His MySpace profile has 1.5 million friends. Looking at what he did, we can learn some lessons for a MySpace strategy - these are tactics I've also employed (not for millions, merely thousands) but we'll use him as an example:
The hubsite DaneCook.com's accompanying MySpace profile grew using MySpace's tell-a-friend feature, vigorous recruitment and the careful identification of influentials. He identified people with similar tastes as his target demographic and focused on those who belonged to several groups and whom had many, many friends. To these folks he would send personal messages with new ideas for jokes, mp3 files, shwag, and complimentary tickets to see him when he was in their town. They became essentially captains in his field outreach.

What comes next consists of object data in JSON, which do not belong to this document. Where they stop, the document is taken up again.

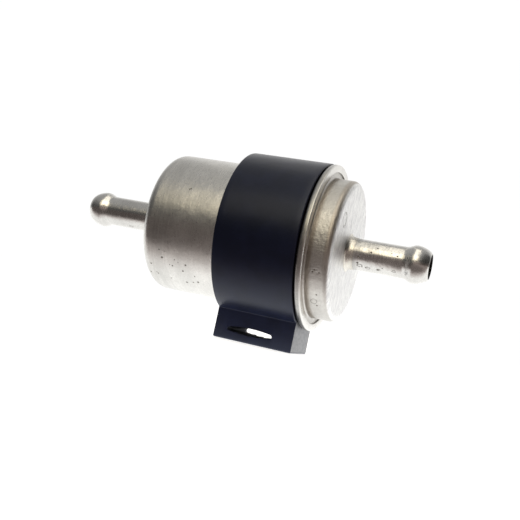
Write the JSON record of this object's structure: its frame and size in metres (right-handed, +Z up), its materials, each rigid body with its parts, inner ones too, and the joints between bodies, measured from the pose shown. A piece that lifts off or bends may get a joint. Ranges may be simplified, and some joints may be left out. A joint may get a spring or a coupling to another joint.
{
  "type": "fuel filter",
  "caption": "Inline fuel filter: round metal canister with a crimped end cap, beaded hose stubs at both ends and a rubber mounting sleeve with a slotted foot.",
  "frame": {"origin": "middle of the underside of the mounting sleeve's foot", "axes": "+X along the canister's axis from the inlet stub to the outlet stub, +Z up from the foot to the canister, +Y across"},
  "size_m": [0.0953, 0.043, 0.0492],
  "materials": {
    "canister": "satin tin-plated steel with fine turned marks",
    "stub": "plated steel, satin, slightly pitted",
    "braze": "plated braze fillet",
    "sleeve_rubber": "smooth satin black",
    "seal_rubber": "matte",
    "filter_paper": "resin-treated pleated paper",
    "inner_steel": "bright sheet",
    "strainer_mesh": "woven nylon mesh",
    "end_disc": "moulded",
    "potting": "cured adhesive",
    "spring_steel": "oiled spring wire"
  },
  "bodies": {
    "sleeve": {"mounting_sleeve": "sleeve_rubber"},
    "canister": {"canister_shell": "canister", "end_cap": "canister", "seam_gasket": "seal_rubber", "inlet_tube": "stub", "inlet_braze_ring": "braze", "outlet_tube": "stub", "outlet_braze_ring": "braze", "element_spring": "spring_steel"},
    "element": {"pleated_element": "filter_paper", "pleat_seam_clip": "inner_steel", "core_tube": "inner_steel", "strainer_sleeve": "strainer_mesh", "inlet_end_disc": "end_disc", "outlet_end_disc": "end_disc", "inlet_potting": "potting", "outlet_potting": "potting", "support_plate": "inner_steel", "outlet_gasket": "seal_rubber", "spring_seat": "inner_steel"}
  },
  "joints": [
    {"name": "canister_slide", "type": "slide", "parent": "sleeve", "child": "canister", "axis": [1, 0, 0], "range_m": [0, 0.018]},
    {"name": "element_float", "type": "slide", "parent": "canister", "child": "element", "axis": [-1, 0, 0], "range_m": [0, 0.0012], "stiffness_N_per_m": 1500, "springref_m": -0.0031, "deforming": ["element_spring"]}
  ]
}
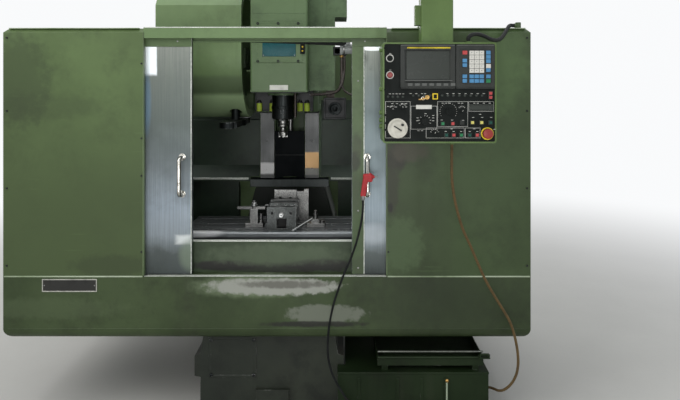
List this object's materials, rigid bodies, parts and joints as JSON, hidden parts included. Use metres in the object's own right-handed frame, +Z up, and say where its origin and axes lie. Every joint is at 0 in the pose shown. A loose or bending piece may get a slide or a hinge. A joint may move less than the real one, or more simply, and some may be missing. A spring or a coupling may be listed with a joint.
{
  "type": "cnc machining center",
  "caption": "Vertical machining center with sliding doors, T-slot table and vise, spindle head, tool magazine and operator panel.",
  "frame": {"origin": "floor level, below the middle of the machine's box", "axes": "+Z up, front faces -Y, +X to the operator's right"},
  "size_m": [2.454, 2.536, 2.6],
  "materials": {
    "painted_green": "semi-gloss enamel, worn",
    "sheet_steel": "brushed stainless",
    "machined_steel": "ground and oiled",
    "cast_iron": "painted casting",
    "chrome": "polished",
    "black_plastic": "matt",
    "black_metal": "satin",
    "white_plastic": "gloss",
    "red_plastic": "gloss",
    "screen_glass": "dark glass",
    "rubber": "matt",
    "brown_rubber": "matt",
    "lamp": "opal"
  },
  "bodies": {
    "root": {"bed": "cast_iron", "feet": "machined_steel", "column": "cast_iron", "guide_rails": "machined_steel", "rail_cover": "black_metal", "chip_pan": "painted_green", "left_guard": "painted_green", "right_guard": "painted_green", "header": "painted_green", "apron": "painted_green", "rear_guard": "painted_green", "cabinet": "painted_green", "tank": "painted_green", "pump": "painted_green", "magazine_frame": "cast_iron", "magazine_cover": "painted_green", "changer_unit": "cast_iron", "z_motor": "black_metal", "y_motor": "black_metal", "pendant_post": "painted_green", "work_lamp": "lamp"},
    "left_door": {"left_door": "sheet_steel", "left_handle": "chrome"},
    "right_door": {"right_door": "sheet_steel", "right_handle": "chrome", "air_gun": "red_plastic", "air_hose": "rubber"},
    "saddle": {"saddle": "cast_iron", "x_motor": "black_metal"},
    "way_cover": {"way_cover": "machined_steel"},
    "y_screw": {"y_screw": "machined_steel"},
    "x_screw": {"x_screw": "machined_steel"},
    "table": {"table": "machined_steel", "vise_body": "machined_steel", "table_clamps": "machined_steel", "angle_plate": "machined_steel"},
    "vise_jaw": {"vise_jaw": "machined_steel"},
    "vise_screw": {"vise_screw": "machined_steel"},
    "head": {"head": "cast_iron", "head_cover": "painted_green", "spindle_motor": "black_metal", "coolant_pipes": "machined_steel"},
    "z_screw": {"z_screw": "machined_steel"},
    "spindle": {"spindle": "machined_steel", "cutter": "machined_steel"},
    "tool_drum": {"tool_drum": "machined_steel"},
    "changer_arm": {"changer_arm": "machined_steel"},
    "cabinet_door": {"cabinet_door": "painted_green"},
    "chip_tray": {"chip_tray": "painted_green"},
    "panel": {"panel_case": "painted_green", "panel_front": "black_plastic", "screen": "screen_glass", "conduit": "rubber", "panel_hose": "brown_rubber"},
    "hand_wheel": {"hand_wheel": "white_plastic"},
    "stop_button": {"stop_button": "red_plastic"},
    "on_button": {"on_button": "white_plastic"},
    "off_button": {"off_button": "red_plastic"},
    "mode_knob": {"mode_knob": "black_plastic"},
    "feed_knob": {"feed_knob": "black_plastic"}
  },
  "joints": [
    {"name": "left_door_slide", "type": "slide", "parent": "root", "child": "left_door", "axis": [1, 0, 0], "range_m": [0, 0.375]},
    {"name": "right_door_slide", "type": "slide", "parent": "root", "child": "right_door", "axis": [-1, 0, 0], "range_m": [0, 0.375], "deforming": ["air_hose"]},
    {"name": "saddle_travel", "type": "slide", "parent": "root", "child": "saddle", "axis": [0, 1, 0], "range_m": [0, 0.4]},
    {"name": "way_cover_travel", "type": "slide", "parent": "root", "child": "way_cover", "axis": [0, 1, 0], "range_m": [0, 0.2]},
    {"name": "table_travel", "type": "slide", "parent": "saddle", "child": "table", "axis": [1, 0, 0], "range_m": [-0.3, 0.3]},
    {"name": "y_screw_turn", "type": "hinge", "parent": "root", "child": "y_screw", "pos_m": [0.018, -0.4, 0.642], "axis": [0, 1, 0], "range_deg": [-1, 14401]},
    {"name": "x_screw_turn", "type": "hinge", "parent": "saddle", "child": "x_screw", "pos_m": [0.018, -0.508, 0.721], "axis": [1, 0, 0], "range_deg": [-10801, 10801]},
    {"name": "z_screw_turn", "type": "hinge", "parent": "root", "child": "z_screw", "pos_m": [0.018, 0.19, 1.5], "axis": [0, 0, 1], "range_deg": [-10081, 4321]},
    {"name": "head_travel", "type": "slide", "parent": "root", "child": "head", "axis": [0, 0, 1], "range_m": [-0.28, 0.12]},
    {"name": "spindle_turn", "type": "hinge", "parent": "head", "child": "spindle", "pos_m": [0.018, -0.336, 1.5], "axis": [0, 0, 1], "continuous": true},
    {"name": "vise_jaw_travel", "type": "slide", "parent": "table", "child": "vise_jaw", "axis": [0, 1, 0], "range_m": [-0.046, 0.044]},
    {"name": "vise_screw_turn", "type": "hinge", "parent": "table", "child": "vise_screw", "pos_m": [0.042, -0.64, 0.94], "axis": [0, 1, 0], "range_deg": [-2800, 2800]},
    {"name": "tool_drum_turn", "type": "hinge", "parent": "root", "child": "tool_drum", "pos_m": [-0.4, -0.185, 1.758], "axis": [1, 0, 0], "continuous": true},
    {"name": "changer_arm_swing", "type": "hinge", "parent": "root", "child": "changer_arm", "pos_m": [-0.25, -0.336, 1.388], "axis": [0, 0, 1], "range_deg": [0, 40]},
    {"name": "cabinet_door_swing", "type": "hinge", "parent": "root", "child": "cabinet_door", "pos_m": [-0.634, 1.26, 0.9], "axis": [0, 0, 1], "range_deg": [0, 100]},
    {"name": "chip_tray_pull", "type": "slide", "parent": "root", "child": "chip_tray", "axis": [0, -1, 0], "range_m": [0, 0.4]},
    {"name": "panel_swing", "type": "hinge", "parent": "root", "child": "panel", "pos_m": [0.756, -1.15, 2], "axis": [0, 0, 1], "range_deg": [-20, 30], "deforming": ["conduit", "panel_hose"]},
    {"name": "hand_wheel_turn", "type": "hinge", "parent": "panel", "child": "hand_wheel", "pos_m": [0.582, -1.232, 1.41853], "axis": [0, 1, 0], "continuous": true},
    {"name": "stop_button_push", "type": "slide", "parent": "panel", "child": "stop_button", "axis": [0, 1, 0], "range_m": [0, 0.004], "stiffness_N_per_m": 600},
    {"name": "on_button_push", "type": "slide", "parent": "panel", "child": "on_button", "axis": [0, 1, 0], "range_m": [0, 0.003], "stiffness_N_per_m": 600},
    {"name": "off_button_push", "type": "slide", "parent": "panel", "child": "off_button", "axis": [0, 1, 0], "range_m": [0, 0.003], "stiffness_N_per_m": 600},
    {"name": "mode_knob_turn", "type": "hinge", "parent": "panel", "child": "mode_knob", "pos_m": [0.697, -1.232, 1.44778], "axis": [0, 1, 0], "range_deg": [-120, 120]},
    {"name": "feed_knob_turn", "type": "hinge", "parent": "panel", "child": "feed_knob", "pos_m": [0.796, -1.232, 1.48929], "axis": [0, 1, 0], "range_deg": [-135, 135]}
  ],
  "couplings": [
    {"joint": "y_screw_turn", "follows": "saddle_travel", "rad_per_m": 628.32},
    {"joint": "way_cover_travel", "follows": "saddle_travel", "ratio": 0.5},
    {"joint": "x_screw_turn", "follows": "table_travel", "rad_per_m": 628.32},
    {"joint": "z_screw_turn", "follows": "head_travel", "rad_per_m": 628.32},
    {"joint": "vise_screw_turn", "follows": "vise_jaw_travel", "rad_per_m": 1047.2}
  ]
}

He (as in his team) stayed in one-on-one conversations via MySpace messages with many top friends, making sure they were spread out across the country. He sent them usernames and passwords to his hubsite danecook.com
At the hubsite they downloaded printable business cards with their names, the business cards got them into his shows but were also given out to promote his shows in the street, at school and at work. The cards advertised free unrated mp3s. The number of users jumped again thanks to this virtual-to-field- back to virtual mobilization.
Meanwhile, the captains back at Myspace top-rated him (constantly advertising him to all of their own friends). He also got these prime movers to send bulletins to their friends advertising his shows and advertising his hubsite.
A few things he did which was clever, his avatar is the correct width (Myspace resizes avatars based on width), but the height is 3 times longer than other avatars. His stood out. Also, knowing that he is appealing to mostly adolescent males/fratboys, his captains were mostly women. Likewise, the friends he puts at the top of his list are models and aspiring actresses / pornstars.
The content on his Myspace is updated constantly. But what he's done is started an ACTION feature where fans can send him pictures of themselves or others doing his signature hand gesture (Su-Fi he calls it) and he will post it. The amount of submissions he received is outrageous. In this way, he engaged his friends on Myspace in a fun bit, a joke, one that is referenced each time he does the gesture himself.
He harnessed this bit to gather more field captains by offering a quid-pro-quo with the posting of these pictures:
That way he's also collecting the personal emails of the people commited enough to do this stupid inside joke.
Lucky for Cook, he also doesn't have to change his voice for writing to myspace users. He talks like his base - adolescent boys of all ages.